Diario del miedo: El Hambre

El hambre transforma; en este caso para bien. Verlo con apetito, comiendo con deseos, queriendo más, era la mejor prueba de que saldríamos de allí mejor que como entramos

Todo el mundo coincide en que si tienes apetito estás bien. Para muchas personas sentirse mal está conectado con dejar de comer; algo pasa a nivel gástrico, metabólico, que no podría explicar científicamente. No me ha pasado mucho, es la verdad verdadera: soy hija de mi padre, que incluso los “empachos” se los curaba comiendo.

Esto quiere decir que ni en la primera semana ni en la segunda, la del ingreso, esta cubana dejó de alimentarse. Ya te conté que los primeros siete días hacía unos caldos anti-COVID pa´ chuparse los dedos. Obvio que no hay evidencias de ello, porque ni Eric ni yo teníamos sentido del gusto. De hecho, casi 30 días después, el mío todavía no regresa.

Sigo cocinando a rumbo, las papilas gustativas apenas me sirven para determinar sal y dulzor, nada más. Pero como tengo una memoria “comidística” bastante buena, me como una aceituna sabiendo perfectamente a qué sabe, sin cogerle el gusto. ¿Qué cosa loca verdad?

En fin, que después de una semana de caldos sustanciosos nos fuimos al ingreso y mi estómago tenía ciertos temores. Pero, así como en la Escuela del Partido faltaron algunos aseguramientos de los que ya te conté, tengo que decir, con total honestidad, que la comida siempre fue muy buena. Muy buena, sí. ¿O acaso carne de res, sopa de res, arroz, fufú de plátano y ensalada no es una gran cosa? Bien elaborada, además. La única pega que puedo ponerle es la cantidad, aunque estoy consciente de que no todos tienen el mismo apetito que yo. Vamos, que estas libras que me sobran no son de aire ni de agua, eso está clarísimo.
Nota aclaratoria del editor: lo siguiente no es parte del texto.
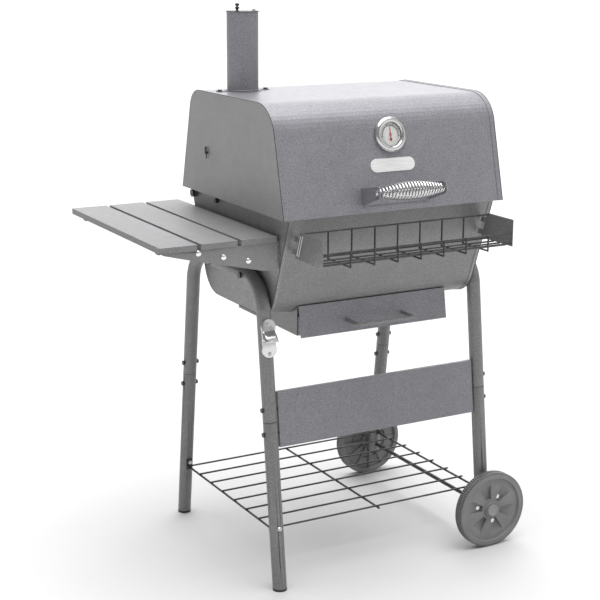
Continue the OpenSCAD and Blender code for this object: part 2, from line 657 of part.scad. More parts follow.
module hinge_straps() color("#6f6f6f") grill() both_x() difference() {
  union() {
    rod_x([strap_x + 1.5, hinge.x, hinge.y], 3, 22);
    block([strap_x, hinge.x - 11, hinge.y], [strap_x + 3, hinge.x + 11, 905]);
    block([strap_x, hinge.x - 11, 882], [lid_end - sheet - 0.1, hinge.x + 11, 905]);
  }
  rod_x([strap_x, hinge.x, hinge.y], 12, 8 + 2 * fit);
}

// ---------- lid handle ----------
ear_x = 88;
grip_out = 64;      // distance of the grip's axis from the lid skin
grip_up = 3;
module handle_bracket() color("#868686") on_lid_front(handle_z) difference() {
  union() {
    block([-ear_x, -19, 0.1], [ear_x, 19, 2.1]);
    both_x() plate_x(ear_x - 2, ear_x)
      polygon([[-19, 0.1], [19, 0.1], [17, 72], [14, 76], [-5, 76], [-10, 71]]);
  }
  for (s = [-1, 1]) translate([s * handle_bolt_x, 0, 0])
    cylinder(h = 10, d = bolt_d + 0.4, center = true);
  rod_x([0, grip_up, grip_out], 200, 8.4);
}
module handle_rod() color("#d8d8d6") on_lid_front(handle_z) {
  rod_x([0, grip_up, grip_out], 2 * ear_x + 4, 8);
  both_x() translate([ear_x + 0.1, grip_up, grip_out]) rotate([0, 90, 0]) {
    cylinder(h = 3, d = 17);
    translate([0, 0, 3]) cylinder(h = 2.2, d1 = 17, d2 = 9);
  }
  for (s = [-1, 1]) translate([s * handle_bolt_x, 0, 0]) {
    translate([0, 0, -9]) cylinder(h = 11.3, d = bolt_d);
    translate([0, 0, 2.2]) cylinder(h = 3, d1 = 12, d2 = 9);
    translate([0, 0, -sheet - 5.1]) cylinder(h = 5, d = 11, $fn = 6);
  }
}
coil_half = 83;
coil_wire = 4.8;
coil_turns = 21;
function coil_r(u) = 7.5 + 11 * cos(90 * u);   // u runs from -1 to 1 along the grip
module handle_grip() color("#dcdcda") on_lid_front(handle_z)
  translate([0, grip_up, grip_out]) rotate([0, 90, 0]) rotate_extrude() {
    for (i = [0:coil_turns]) let (u = -1 + 2 * i / coil_turns)
      translate([coil_r(u), u * coil_half]) circle(d = coil_wire, $fn = 20);
    for (i = [0:coil_turns - 1])
      let (u = -1 + 2 * i / coil_turns, v = u + 2 / coil_turns)
        polygon([[coil_r(u) - 0.6, u * coil_half], [coil_r(u) + 0.6, u * coil_half],
                 [coil_r(v) + 0.6, v * coil_half], [coil_r(v) - 0.6, v * coil_half]]);
  }

// ---------- nameplate and thermometer ----------
module nameplate() color("#e8e8e8") on_lid_front(965) {
  for (s = [-1, 1]) translate([s * 43, 0, 0.1]) cylinder(h = 1.6, r = 15);
  translate([-43, -15, 0.1]) cube([86, 30, 1.6]);
}
module thermometer_case() color("#dcdcdc") on_lid_front(thermo_z) {
  rotate_extrude($fn = 72)
    polygon(concat([[0, 0.1], [40, 0.1], [40, 5]], arc([32.5, 5.5], 7.4, 0, 110, 6),
                   [[29.6, 10.6], [29.6, 3], [0, 3]]));
  translate([0, 0, -9]) cylinder(h = 9.2, d = 12);
  translate([0, 0, -5.5]) cylinder(h = 4, d = 18, $fn = 6);
  translate([0, 0, -62]) cylinder(h = 60, d = 6);
}
module thermometer_dial() color("#f4f4f4") on_lid_front(thermo_z) {
  translate([0, 0, 3.1]) cylinder(h = 1, r = 29);
  translate([0, 0, 4]) cylinder(h = 2.6, r = 1);
}
module thermometer_pointer() color("#b02a2a") on_lid_front(thermo_z) difference() {
  translate([0, 0, 4.8]) {
    linear_extrude(0.8) polygon([[-1.2, -12], [1.2, -12], [0.5, 19], [-0.5, 19]]);
    cylinder(h = 0.8, r = 3);
    translate([0, -12, 0]) cylinder(h = 0.8, r = 3);
  }
  translate([0, 0, 4]) cylinder(h = 3, r = 1 + fit);
}
module thermometer_glass() color([0.9, 0.95, 1, 0.4]) on_lid_front(thermo_z)
  translate([0, 0, 8.6]) cylinder(h = 1.5, r = 29.5);

// ---------- chimney ----------
module chimney_tube() color("#808082") at_flue() translate([0, 0, skin_top + 0.1])
  difference() {
    cylinder(h = flue_top_z - skin_top - 0.1, d = flue_d, $fn = 72);
    translate([0, 0, -eps]) cylinder(h = flue_top_z, d = flue_d - 2 * sheet, $fn = 72);
  }
module chimney_flange() color("#c4c4c4") at_flue() translate([0, 0, skin_top + 0.1])
  difference() {
    union() {
      cylinder(h = 1.5, r = flue_d / 2 + 7);
      translate([-60, -9, 0]) cube([120, 18, 1.5]);
      for (s = [-60, 60]) translate([s, 0, 0]) cylinder(h = 1.5, r = 9);
    }
    translate([0, 0, -eps]) cylinder(h = 4, r = flue_d / 2 + 0.1);
    for (s = [-60, 60]) translate([s, 0, -eps]) cylinder(h = 4, d = bolt_d + 0.4);
  }
module chimney_bolts() color("#5a5a5a") at_flue() for (s = [-60, 60])
  translate([s, 0, skin_top]) {
    translate([0, 0, -9]) cylinder(h = 12, d = bolt_d);
    translate([0, 0, 1.7]) cylinder(h = 3.4, d1 = 12, d2 = 9);
    translate([0, 0, -sheet - 5.1]) cylinder(h = 5, d = 11, $fn = 6);
  }
damper_r = 39;
damper_z = flue_top_z + 0.3;
pin_x = 30;
module damper_pin() color("#6f6f6f") at_flue() {
  block([pin_x - 5, -5, flue_top_z - 12], [pin_x + 4, 5, flue_top_z - 0.2]);
  translate([pin_x, 0, flue_top_z - 1]) cylinder(h = 3.2, d = 5);
  translate([pin_x, 0, damper_z + 1.8]) cylinder(h = 2.4, d1 = 9, d2 = 7);
}
module damper_plate() color("#5f5f5f") at_flue() difference() {
  translate([0, 0, damper_z]) cylinder(h = 1.5, r = damper_r, $fn = 72);
  translate([pin_x, 0, damper_z - 1]) cylinder(h = 4, d = 5 + 2 * fit);
}
module damper_knob() color("#2c2c2c") at_flue() translate([-13.5, 0, damper_z + 1.5])
  rotate_extrude() {
    h = overall_z - damper_z - 1.5;
    polygon(concat([[0, 0], [3.4, 0], [3.2, h * 0.28]],
                   arc([3, h * 0.42], 2.3, -80, 80, 5), [[2.4, h * 0.6], [2.4, h * 0.68]],
                   arc([2.9, h * 0.83], 2.2, -60, 50, 5), [[1.5, h], [0, h]]));
  }

// ---------- warming rack ----------
rack_deck_z = rack_pivot.y + 5.5;
rail_in = 254;
rack_edge = [rack_front.x - 25, rack_pivot.x + 55];
module warming_rack() color("#7a7a7a") grill() difference() {
  union() {
    both_x() block([rail_in, rack_edge[0], rack_pivot.y - 8],
                   [rail_in + 6, rack_edge[1], rack_deck_z + 2]);
    for (y = rack_edge) rod_x([0, y, rack_deck_z - 2], 2 * rail_in + 4, 6);
    rod_x([0, rack_pivot.x, rack_pivot.y], 2 * lid_end + 14, 6);
    wire_n = 20;
    for (i = [1:wire_n - 1])
      rod_y([-rail_in + 2 * rail_in * i / wire_n, (rack_edge[0] + rack_edge[1]) / 2,
             rack_deck_z], rack_edge[1] - rack_edge[0], 4);
  }
  both_x() rod_x([rail_in + 3, rack_front.x, rack_front.y], 20, 7.2);
  both_x() translate([lid_end + 3.4, rack_pivot.x, rack_pivot.y])
    cylinder(h = 20, d = 2.6, center = true);
}
module rack_pins() color("#3a3a3a") grill() both_x()
  translate([lid_end + 3.4, rack_pivot.x, rack_pivot.y]) {
    translate([0, 0, -14]) cylinder(h = 24, d = 2.4);
    translate([0, 6, -4]) cylinder(h = 14, d = 2.4);
    translate([0, 3, 10]) rotate([90, 0, 90]) rotate_extrude(angle = 180)
      translate([3, 0]) circle(d = 2.4, $fn = 24);
  }
link_x = 265;
module rack_link() color("#7a7a7a") grill() {
  rod_x([0, rack_front.x, rack_front.y], 2 * link_x, 6);
  both_x() {
    rod([link_x, link_pivot.x, link_pivot.y], [link_x, rack_front.x, rack_front.y], 6);
    for (p = [link_pivot, rack_front]) translate([link_x, p.x, p.y]) sphere(d = 6.6);
    rod_x([(link_x + box_end + 7) / 2, link_pivot.x, link_pivot.y],
          box_end + 7 - link_x, 6);
    rod_x([box_end + 4.5, link_pivot.x, link_pivot.y], 5, 13);
  }
}

upper_frame_left();
upper_frame_right();
lower_legs_left();
lower_legs_right();
leg_sleeves();
leg_bolts();
leg_plugs();
axle();
axle_nuts();
bottom_shelf();
panel_screws();
front_valance();
firebox_shell();
firebox_end_left();
firebox_end_right();
body_bolts();
ash_housing();
grate_supports();
charcoal_grate();
cooking_grate_left();
cooking_grate_right();
shelf_slat_outer();
shelf_slat_middle();
shelf_slat_inner();
shelf_frame();
shelf_gussets();
shelf_bolts();
basket_wires();
basket_ends();
basket_hooks();
bottle_opener();
ash_drawer_front();
ash_drawer_pan();
ash_drawer_handle();
air_damper();
lid_skin();
lid_end_left();
lid_end_right();
hinge_straps();
handle_bracket();
handle_rod();
handle_grip();
nameplate();
thermometer_case();
thermometer_dial();
thermometer_pointer();
thermometer_glass();
chimney_tube();
chimney_flange();
chimney_bolts();
damper_pin();
damper_plate();
damper_knob();
warming_rack();
rack_pins();
rack_link();
wheel_front();
hub_cap_front();
wheel_rear();
hub_cap_rear();
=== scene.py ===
"""Looks of the charcoal barrel grill: materials, detailed pieces, floor, light and camera."""
import math

import bpy
from mathutils import Matrix, Vector


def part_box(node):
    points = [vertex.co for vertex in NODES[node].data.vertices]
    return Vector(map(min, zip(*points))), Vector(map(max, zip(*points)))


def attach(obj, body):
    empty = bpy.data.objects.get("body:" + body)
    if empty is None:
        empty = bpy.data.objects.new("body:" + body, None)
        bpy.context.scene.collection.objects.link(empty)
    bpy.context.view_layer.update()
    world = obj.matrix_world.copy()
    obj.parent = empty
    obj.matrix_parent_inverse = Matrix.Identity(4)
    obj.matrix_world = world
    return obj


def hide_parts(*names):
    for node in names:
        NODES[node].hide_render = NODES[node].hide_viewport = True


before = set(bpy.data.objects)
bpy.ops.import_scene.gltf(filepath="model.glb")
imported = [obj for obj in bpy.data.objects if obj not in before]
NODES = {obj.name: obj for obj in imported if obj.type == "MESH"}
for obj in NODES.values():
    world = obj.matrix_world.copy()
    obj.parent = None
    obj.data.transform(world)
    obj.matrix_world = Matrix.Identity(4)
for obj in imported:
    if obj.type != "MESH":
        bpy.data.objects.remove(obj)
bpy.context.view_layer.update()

MM = 0.001
LID_SLOPE = 0.245        # how far the lid's front skin leans per metre of height
LEG_SLOPE = 0.122        # the same for each leg
FIREBOX_SLOPE = 0.372    # and for the firebox's sides
LID_LEAN = math.atan(LID_SLOPE)
LEG_LEAN = math.atan(LEG_SLOPE)
X_AXIS = Vector((1, 0, 0))
Z_AXIS = Vector((0, 0, 1))
WELD_GAP = 0.02 * MM     # CAD vertices closer than this are one vertex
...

Los voluntarios que repartían la comida y las meriendas llegaban rayando el horario del hambre, con un carrito repleto de platos servidos y envueltos en jabas de nailon. Siempre con buen ánimo, sin desesperos cuando nos demorábamos en buscar los vasos para el jugo o la leche del desayuno. Todo desechable: plato, vaso, cubiertos, jaba. No puedo imaginar cuánto está costando ahora mismo, solo, servir los alimentos en los cientos de centros de aislamiento y hospitales de este país. Hay costos de la pandemia que no se cuentan y, sin embargo, cuestan.

He visto en redes sociales otras historias menos felices con la comida. Y lo único que puedo pensar es que quienes tienen el encargo de cocinar para enfermos no lo estén haciendo con el amor y la entrega que se necesitan. Sería tristísimo comprobarlo, pues como estamos, un día eres cocinero y al siguiente paciente. Sería muy mal karma caer en “el plato” de alguien que cocina sin deseos.

La buena comida que nos dieron en la Escuela del Partido evitó, además, que nuestras familias se deshicieran en atenciones y trataran de hacernos llegar otros alimentos. Yo no quería, desde el principio, esa lucha de pozuelos y mensajeros; además, el reglamento disciplinario no habría permitido ese trasiego. En honor a la verdad, no hizo falta.

Eric los primeros tres días estaba medio inapetente, para como es él normalmente. Se lo comía todo, pero cuando yo “luchaba” un segundo plato (y lo hice más de una vez), nunca quería más.

Eso empezó a cambiar el jueves, el día en que empezó su franca recuperación. Compartimos un segundo plato y ya a la hora del hambre llegaba, exactamente, con hambre, lo mismo en el almuerzo que en la merienda antes de dormir.

Es increíble cómo cambia el cuerpo, la mente. El hambre transforma; en este caso para bien. Verlo con apetito, comiendo con deseos, queriendo más, era la mejor prueba de que saldríamos de allí mejor que como entramos. Sobre todo, él, que siempre estuvo peor.

De regreso a casa los dos tenemos unas ganas de comer, francamente, preocupante. Eric dice que es el esteroide, yo digo que es la salud. A las 10:00 de la mañana pone a hacer el arroz, “por si se va la corriente”, aunque en verdad parece más que es por adelantarse. Compra aguacate, plátano, calabaza desde el balcón y dice que la comida está rica, sabrosa. Por primera vez en nuestras vidas estamos comiendo a las 7:00 de la noche. A ese paso recuperará de un tirón las libras que la COVID-19 le quitó.

A mi esa maldita no me rebajó ni una.